4 YOLO/Darknet Application Mapping

To setup a simulation of the YOLO/Darknet application running on the virtual prototype of our accelerated target platform, the following steps need to be performed:

a) Using the application example in the tutorial as a reference, develop a hardware abstraction layer (HAL) and driver (kernel module) that can serve as a stub for the GEMM functionality. The HAL should be a drop-in substitute for the existing GEMM function call, i.e. it replaces the call with an implementation that makes equivalent calls to the external hardware instead. Make any necessary modifications to the kernel module if you need to.

b) Integrate your HAL into the Darknet application, cross-compile the 'darknet' executable, add it to the simulated platform and run the setup in the co-simulated ARM+FPGA environment.
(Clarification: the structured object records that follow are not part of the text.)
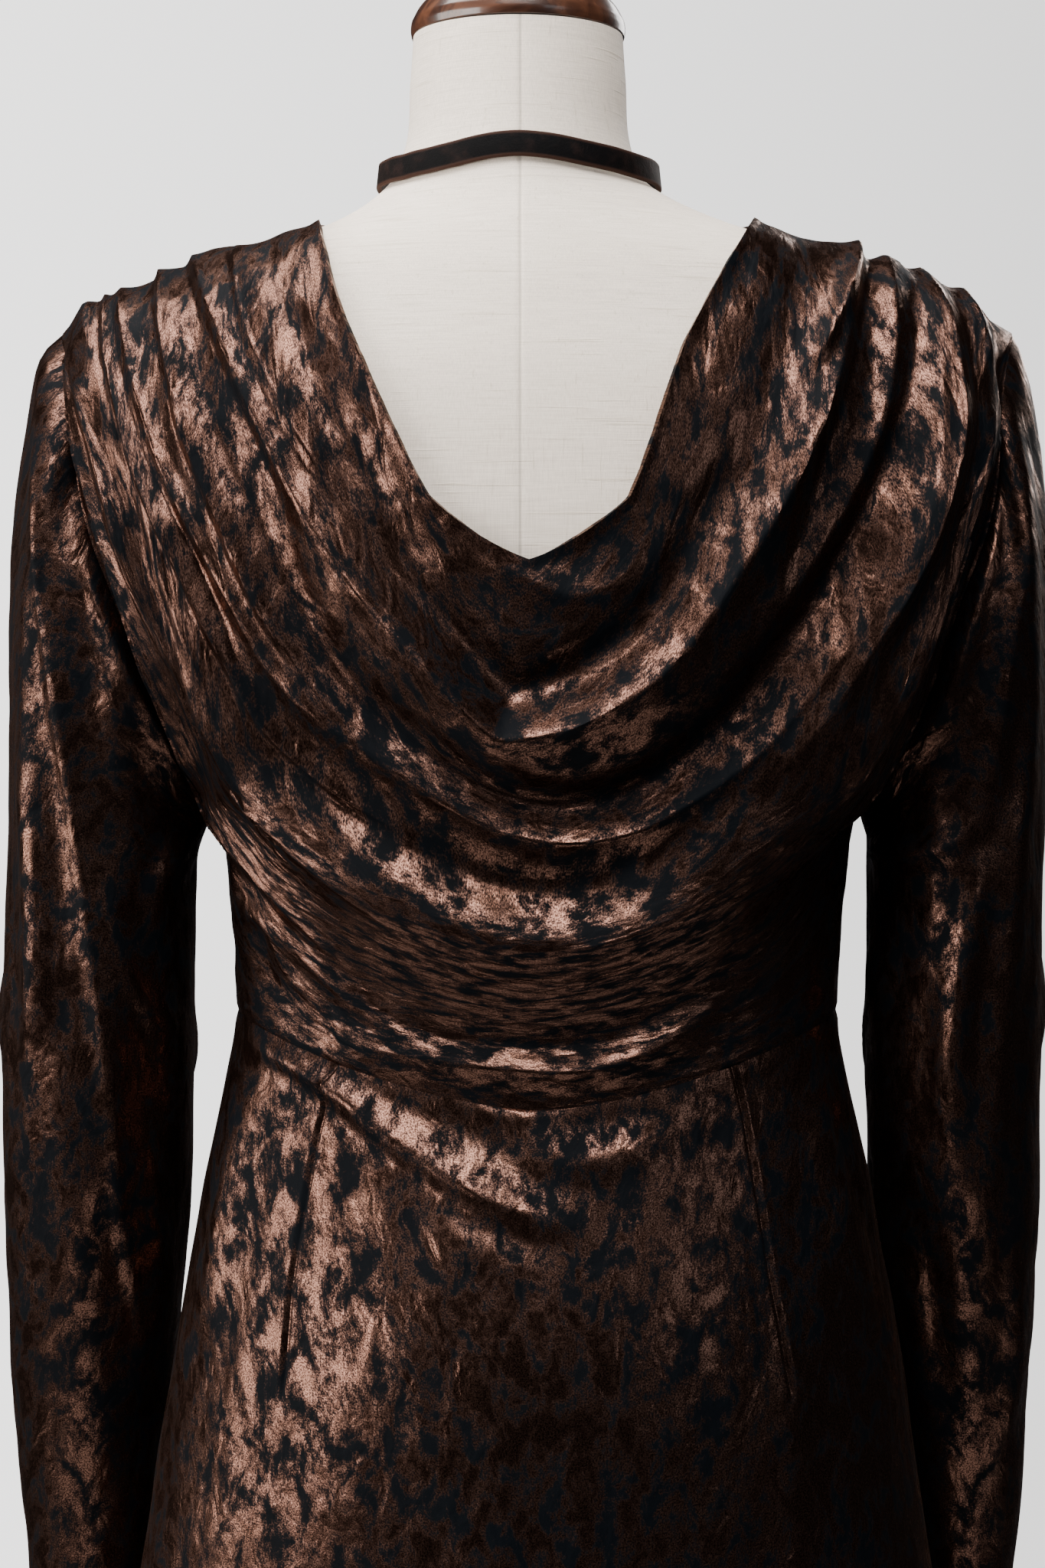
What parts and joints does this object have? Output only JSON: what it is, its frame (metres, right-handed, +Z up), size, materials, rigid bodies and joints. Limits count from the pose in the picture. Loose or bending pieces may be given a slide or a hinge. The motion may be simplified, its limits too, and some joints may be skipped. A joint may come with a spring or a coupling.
{
  "type": "draped velvet dress on a limbless dress form",
  "caption": "Long-sleeved dress with a cowl-draped back, a narrow neck strap and a flared skirt, worn by a limbless dress form on a pole and a round base.",
  "frame": {"origin": "centre of the box's base, on the floor under the stand's round base", "axes": "+Z up the pole; -Y is the draped back of the dress, +Y its front, +X the wearer's right"},
  "size_m": [0.497, 0.38, 1.511],
  "materials": {
    "velvet": "crushed velvet, brown, mottled sheen",
    "linen": "plain linen cover, matt",
    "wood": "dark stained, glossy",
    "steel": "satin",
    "paint": "satin, off-white"
  },
  "bodies": {
    "root": {"back_bodice": "velvet", "front_bodice": "velvet", "back_skirt": "velvet", "front_skirt": "velvet", "left_sleeve": "velvet", "right_sleeve": "velvet", "neckband": "velvet", "form_torso": "linen", "neck_cap": "wood", "stand_pole": "steel", "stand_hub": "paint", "stand_base": "paint"}
  },
  "joints": []
}
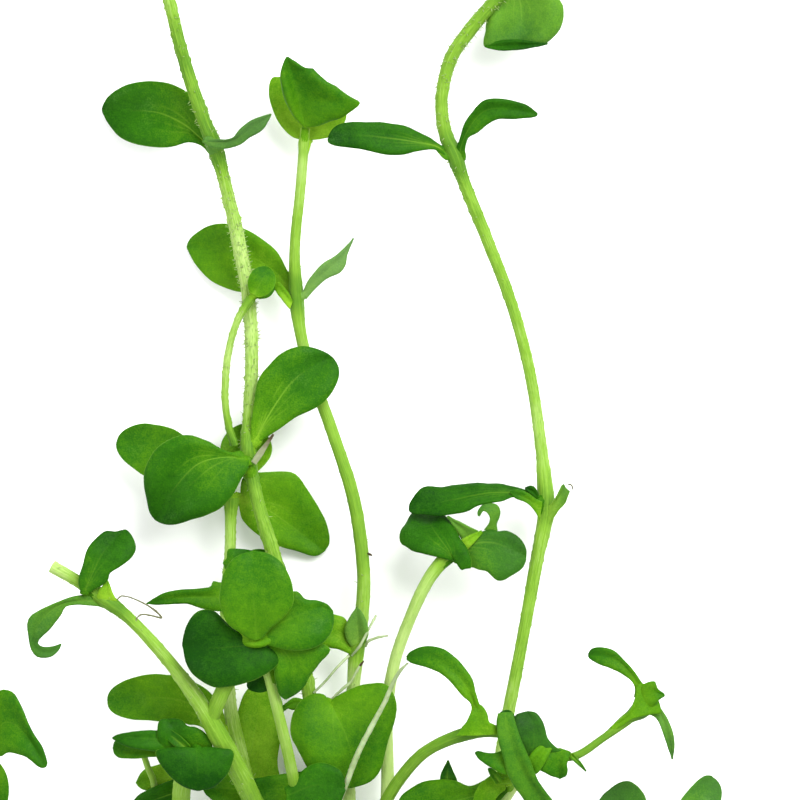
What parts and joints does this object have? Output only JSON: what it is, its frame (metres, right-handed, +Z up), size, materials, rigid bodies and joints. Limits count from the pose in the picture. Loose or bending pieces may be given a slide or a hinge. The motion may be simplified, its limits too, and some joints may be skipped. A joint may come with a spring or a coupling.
{
  "type": "bacopa plant",
  "caption": "Picked clump of bacopa, a small pond and aquarium plant, lying flat: pale round stems from one short rootstock with pairs of thin oval green leaves.",
  "frame": {"origin": "the point of the surface that the clump lies on, under the centre of its bounding box", "axes": "+Z up from the surface, +Y from the rootstock towards the tips of the tall shoots, +X towards the clump's right as the picture shows it"},
  "size_m": [0.1498, 0.188, 0.0399],
  "materials": {
    "stem": "soft satin, pale yellow-green living stem",
    "leaf": "soft satin, deep green living leaf",
    "rootstock": "matt, pale green-brown creeping stem"
  },
  "bodies": {
    "root": {"rootstock": "rootstock", "left_stem": "stem", "side_shoot": "stem", "back_stem": "stem", "middle_stem": "stem", "right_stem": "stem", "curved_stem": "stem", "front_left_stem": "stem", "front_fork": "stem", "front_thin_stem": "stem", "trailing_stem": "stem", "far_left_stem": "stem", "low_right_stem": "stem", "low_left_stem": "stem", "front_right_stem": "stem", "left_stem_leaf_a": "leaf", "left_stem_leaf_b": "leaf", "left_stem_leaf_c": "leaf", "left_stem_leaf_d": "leaf", "left_stem_leaf_e": "leaf", "side_shoot_leaf": "leaf", "middle_stem_leaf_a": "leaf", "middle_stem_leaf_b": "leaf", "middle_stem_leaf_c": "leaf", "middle_stem_leaf_d": "leaf", "middle_stem_leaf_e": "leaf", "heart_leaf": "leaf", "right_stem_leaf_a": "leaf", "right_stem_leaf_b": "leaf", "right_stem_leaf_c": "leaf", "right_stem_leaf_d": "leaf", "curved_stem_leaf_a": "leaf", "curved_stem_leaf_b": "leaf", "back_stem_leaf_a": "leaf", "back_stem_leaf_b": "leaf", "back_stem_leaf_c": "leaf", "back_stem_leaf_d": "leaf", "back_stem_leaf_e": "leaf", "back_stem_leaf_f": "leaf", "front_left_leaf_a": "leaf", "front_left_leaf_b": "leaf", "front_cluster_leaf_a": "leaf", "front_cluster_leaf_b": "leaf", "front_cluster_leaf_c": "leaf", "front_cluster_leaf_d": "leaf", "trailing_stem_leaf_a": "leaf", "trailing_stem_leaf_b": "leaf", "trailing_stem_leaf_c": "leaf", "trailing_stem_leaf_d": "leaf", "trailing_stem_leaf_e": "leaf", "trailing_stem_leaf_f": "leaf", "trailing_stem_leaf_g": "leaf", "low_left_leaf": "leaf", "far_left_leaf_a": "leaf", "far_left_leaf_b": "leaf", "low_right_leaf_a": "leaf", "low_right_leaf_b": "leaf", "front_right_leaf_a": "leaf", "front_right_leaf_b": "leaf", "front_thin_stem_leaf": "leaf"}
  },
  "joints": []
}
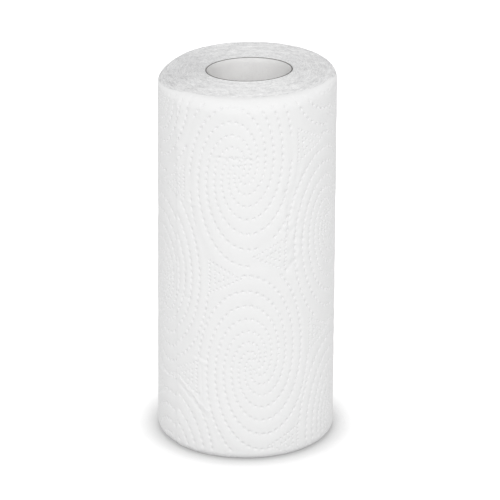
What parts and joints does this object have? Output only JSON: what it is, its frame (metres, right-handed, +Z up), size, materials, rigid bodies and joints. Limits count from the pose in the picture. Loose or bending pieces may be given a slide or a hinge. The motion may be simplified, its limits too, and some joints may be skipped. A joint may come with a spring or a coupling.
{
  "type": "paper towel roll",
  "caption": "Round roll of white embossed kitchen towel standing on its end, with soft rims, a loose outer edge and an oval card tube open from end to end.",
  "frame": {"origin": "under the middle of the roll, on the surface it stands on", "axes": "+Z up along the roll's axis; -Y faces the front, where the loose edge of the last sheet is on the left"},
  "size_m": [0.1035, 0.1039, 0.225],
  "materials": {
    "paper": "soft white embossed tissue paper, matte",
    "card": "pale spiral-wound paperboard, matte"
  },
  "bodies": {
    "root": {"towel_roll": "paper", "core": "card"}
  },
  "joints": []
}
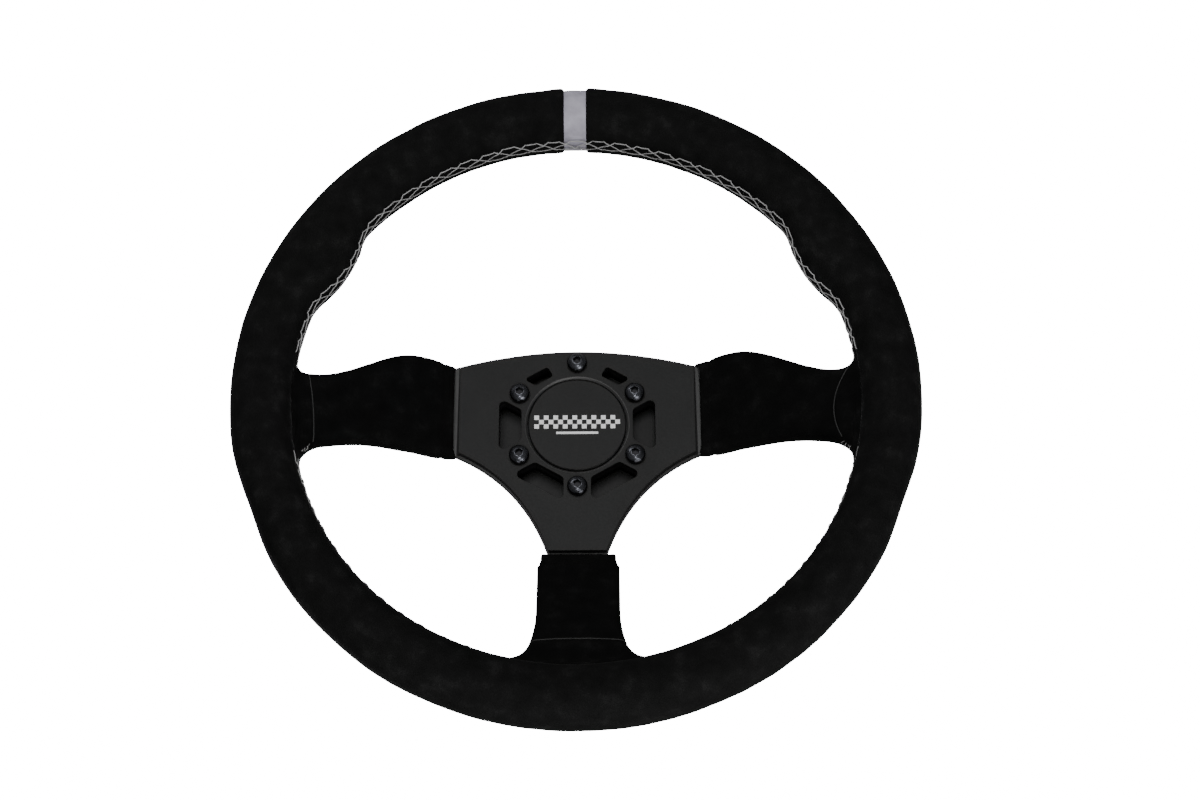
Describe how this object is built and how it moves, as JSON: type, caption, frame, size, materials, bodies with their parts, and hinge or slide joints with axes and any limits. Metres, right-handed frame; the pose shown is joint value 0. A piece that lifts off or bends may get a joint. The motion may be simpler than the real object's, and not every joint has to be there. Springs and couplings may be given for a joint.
{
  "type": "quick release steering wheel",
  "caption": "Dished three-spoke racing steering wheel with a suede rim and the wheel-side half of a ball-lock quick release: a sliding collar frees balls from the column stub.",
  "frame": {"origin": "centre of the quick release's mouth, at the lowest point of the wheel as it lies face up", "axes": "+Z along the steering axis towards the driver, +Y to twelve o'clock on the rim, +X to three o'clock as the driver sees it"},
  "size_m": [0.35, 0.3499, 0.1172],
  "materials": {
    "anodised_plate": "satin dark grey anodising",
    "spoke_metal": "satin grey anodising",
    "black_anodised": "satin black anodising",
    "nose_anodised": "satin grey anodising",
    "black_screw": "oiled black oxide",
    "core_steel": "plain mild steel",
    "barrel_steel": "hardened and ground",
    "bright_steel": "bright zinc plate",
    "ball_steel": "polished bearing steel",
    "foam": "moulded polyurethane foam",
    "suede": "napped suede",
    "stripe_leather": "smooth satin leather",
    "thread": "waxed polyester thread",
    "black_rubber": "matte",
    "buffer_rubber": "cast polyurethane"
  },
  "bodies": {
    "wheel": {"faceplate": "anodised_plate", "centre_cap": "anodised_plate", "cap_o_ring": "black_rubber", "hub_screws": "black_screw", "spoke_plate": "spoke_metal", "rim_ring": "core_steel", "spoke_rivets": "core_steel", "rim_foam": "foam", "rim_wrap": "suede", "centre_stripe": "stripe_leather", "rim_stitching": "thread", "spoke_pad_left": "foam", "spoke_pad_right": "foam", "spoke_pad_bottom": "foam", "spoke_wrap_left": "suede", "spoke_wrap_right": "suede", "spoke_wrap_bottom": "suede", "hub_flange": "black_anodised", "lock_barrel": "barrel_steel", "barrel_screws": "black_screw", "spline_insert": "barrel_steel", "spline_dowels": "bright_steel", "socket_buffer": "buffer_rubber", "socket_cap": "spoke_metal", "spring_seat": "bright_steel", "collar_spring": "bright_steel", "nose_ring": "nose_anodised"},
    "collar": {"release_collar": "black_anodised", "collar_grip_rings": "black_rubber"},
    "ball_1": {"lock_ball_1": "ball_steel"},
    "ball_2": {"lock_ball_2": "ball_steel"},
    "ball_3": {"lock_ball_3": "ball_steel"},
    "ball_4": {"lock_ball_4": "ball_steel"},
    "ball_5": {"lock_ball_5": "ball_steel"},
    "ball_6": {"lock_ball_6": "ball_steel"}
  },
  "joints": [
    {"name": "collar_slide", "type": "slide", "parent": "wheel", "child": "collar", "axis": [0, 0, 1], "range_m": [0, 0.007], "stiffness_N_per_m": 1500, "springref_m": -0.01, "deforming": ["collar_spring"]},
    {"name": "ball_1_out", "type": "slide", "parent": "wheel", "child": "ball_1", "axis": [0.866, 0.5, 0], "range_m": [0, 0.002]},
    {"name": "ball_2_out", "type": "slide", "parent": "wheel", "child": "ball_2", "axis": [0, 1, 0], "range_m": [0, 0.002]},
    {"name": "ball_3_out", "type": "slide", "parent": "wheel", "child": "ball_3", "axis": [-0.866, 0.5, 0], "range_m": [0, 0.002]},
    {"name": "ball_4_out", "type": "slide", "parent": "wheel", "child": "ball_4", "axis": [-0.866, -0.5, 0], "range_m": [0, 0.002]},
    {"name": "ball_5_out", "type": "slide", "parent": "wheel", "child": "ball_5", "axis": [0, -1, 0], "range_m": [0, 0.002]},
    {"name": "ball_6_out", "type": "slide", "parent": "wheel", "child": "ball_6", "axis": [0.866, -0.5, 0], "range_m": [0, 0.002]}
  ],
  "couplings": [
    {"joint": "ball_1_out", "follows": "collar_slide", "ratio": 0.28571},
    {"joint": "ball_2_out", "follows": "collar_slide", "ratio": 0.28571},
    {"joint": "ball_3_out", "follows": "collar_slide", "ratio": 0.28571},
    {"joint": "ball_4_out", "follows": "collar_slide", "ratio": 0.28571},
    {"joint": "ball_5_out", "follows": "collar_slide", "ratio": 0.28571},
    {"joint": "ball_6_out", "follows": "collar_slide", "ratio": 0.28571}
  ]
}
Verify that the hardware/software interaction is working properly and that the correct output is produced when running the Tiny YOLO network on top of your Darknet framework.

c) (Extra credit) Explore possible parallelization of the processing chain to exploit any available concurrency between the GEMM running in hardware and the rest of the software running on the CPU. Refer to the instructions in Lab 1 about general parallelization hints and strategies. Note that this may require you to turn the software side into a multi-threaded application, such that a part of the processing chain containing the external GEMM calls runs in parallel with other parts of the darknet framework.

5 Lab Report Submission

Submit your report to Canvas and code to Github Classroom. The report should summarize your work flow, describe your simulation setup, document the model and application code modifications, and analyze your simulation results. Include the following in your Github Classroom repository:

• The SystemC platform model, including sources.

• Source code for the GEMM SystemC module.

• Source code for the ARM HAL and driver code.

• A README file that describes how to compile and run your platform simulation.